Tim Reitsma: No, and what a way to even end this episode on is just, is to get vulnerable. As a leader, you know, you're leading that meeting.
Maybe you've done 20 minutes of the 30 minutes of talking. Be open and honest and be accepting of what people have to say. Because if people are feeling that, man, this is just a giant waste of time. They're probably not that happy. And so again, it's coming down to that ask, but be vulnerable. Be willing to accept the narrative and the words that, that you're hearing in order to drive that change within your team.
Leigh Ann Rodgers: I love that. And if I can just add that makes me think, Tim, I love what you just said. Leaders don't have to figure it all out. Be the one to come in and say, this is it. They need a vision, right? This, the vision is we wanna be happy and high performing and then engaging the team to figure out the how.
It's easier for the leader and it's better for the team because they're now empowered. So it's a win-win to figure it out together.
Tim Reitsma: Absolutely. It is a win-win and that does help build and then cultivate a happy and performing team.
So Leigh Ann, thanks again for coming on the episode. I've taken a lot. I've for those who are listening to this, I've been scribbling notes and ideas even for, to bring it to my own team. And I need to ask those questions. I think everyone's happy, but I need to ask the question. And so I encourage you today, if you're driving into work or listening to this on, in your commute or wherever you are, ask that question.
Just again, get vulnerable. So then remind us again where people can track you down?
Leigh Ann Rodgers: Yeah, so you can find me at, my website is better-teams.com. I'm on LinkedIn as well, you can find me there, and yeah, find me. I've got lots of free resources on the site for people who do team building or are leaders and want some ideas.

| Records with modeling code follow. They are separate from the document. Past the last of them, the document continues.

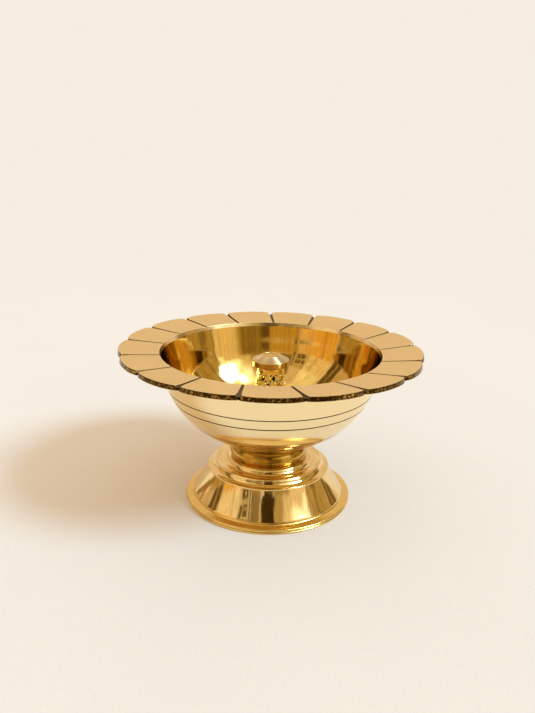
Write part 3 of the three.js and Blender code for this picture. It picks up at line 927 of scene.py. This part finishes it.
# A tapered plug for one piercing, wider outside than inside.
def addPlug(cutter, kind, angle, share):
    radius, height, lean = cageWallAt(share)
    half = cage["diamondHalf"] if kind == "diamond" else (cage["holeRadius"], cage["holeRadius"])
    corners = 4 if kind == "diamond" else 12
    outwards = Vector((math.cos(angle), math.sin(angle), 0))
    across = Vector((-math.sin(angle), math.cos(angle), 0))
    up = Vector((0, 0, 1))
    middle = outwards * radius + up * height
    stations = [(-2.2, -0.08), (-0.5, 0.0), (0.0, cage["flare"] * 0.8), (1.0, cage["flare"] * 2.4)]
    rings = []
    for depth, growth in stations:    # how far out each ring of the plug is, and how much wider
        ring = []
        for corner in range(corners):
            turn = corner * fullTurn / corners
            place = middle + outwards * depth + across * math.cos(turn) * (half[0] + growth)
            place += up * (math.sin(turn) * (half[1] + growth) + depth * math.tan(lean))
            ring.append(cutter.verts.new(place * mm))
        rings.append(ring)
    for lower, upper in zip(rings, rings[1:]):
        for i in range(corners):
            following = (i + 1) % corners
            cutter.faces.new((lower[i], lower[following], upper[following], upper[i]))
    cutter.faces.new(rings[0][::-1])
    cutter.faces.new(rings[-1])


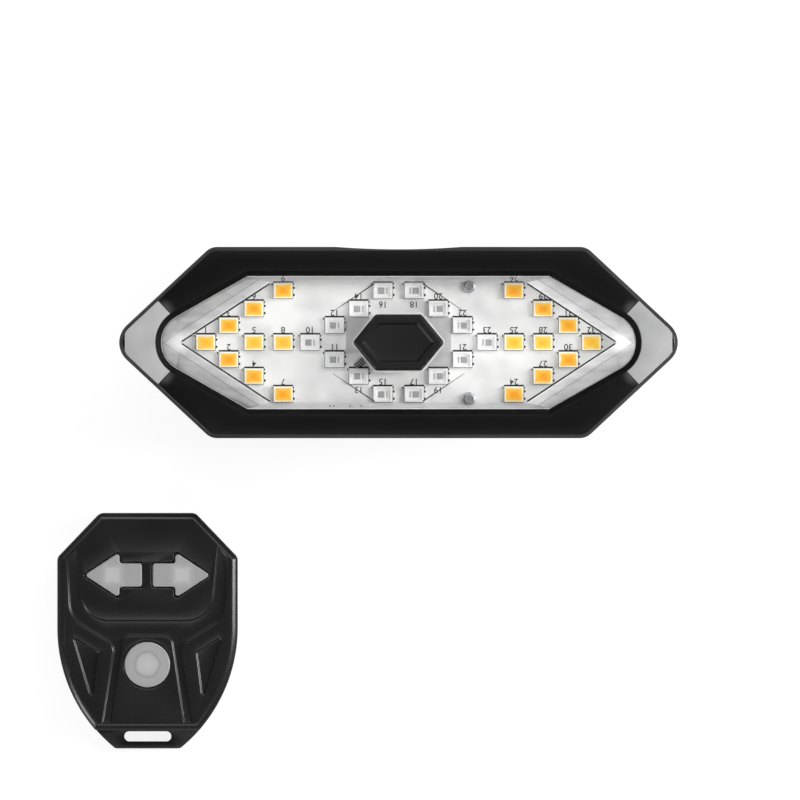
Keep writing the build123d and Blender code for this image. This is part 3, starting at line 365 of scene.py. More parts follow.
def matte(tree, colour):
    inputs = {"Color": colour, "Roughness": 1.0}
    return add_node(tree, "ShaderNodeBsdfDiffuse", inputs=inputs).outputs[0]


floor_material, tree = new_material("white_paper_sweep")
seen = either_ray(tree, "Is Camera Ray", "Is Transmission Ray")
fibre = object_noise(tree, fibre_size)
paper = matte(tree, between(tree, fibre, "#8E8E8E", "#989898"))
seen_paper = matte(tree, between(tree, fibre, "#8A8A8A", "#8F8F8F"))
white = add_node(
    tree, "ShaderNodeEmission", inputs={"Color": linear("#FFFFFF"), "Strength": white_glow}
).outputs[0]
lifted = add_node(tree, "ShaderNodeAddShader", inputs={0: seen_paper, 1: white}).outputs[0]
finish_material(tree, mix_shaders(tree, seen, paper, lifted))
floor.data.materials.append(floor_material)

world = bpy.data.worlds.new("studio_sky")
bpy.context.scene.world = world
world.use_nodes = True
tree = world.node_tree
tree.nodes.clear()
direction = add_node(tree, "ShaderNodeTexCoord").outputs["Generated"]
height = add_node(tree, "ShaderNodeSeparateXYZ", inputs={"Vector": direction}).outputs["Z"]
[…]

Tim Reitsma: That's fantastic. And yes we'll definitely be putting that in the show notes as well and sharing it out on our social once once this episode is out. So thanks again for coming on and for those who are listening, we always appreciate your feedback. I love hearing from you. You can send me an email to email@example.com or track me down on LinkedIn and I love to connect with our audience.
And tell me how I can do better as well as a host or tell me the topics you'd love to hear. So with that, I hope everyone has an amazing day, and thanks again, Leigh Ann.
Leigh Ann Rodgers: Thank you, Tim. Have a great day too!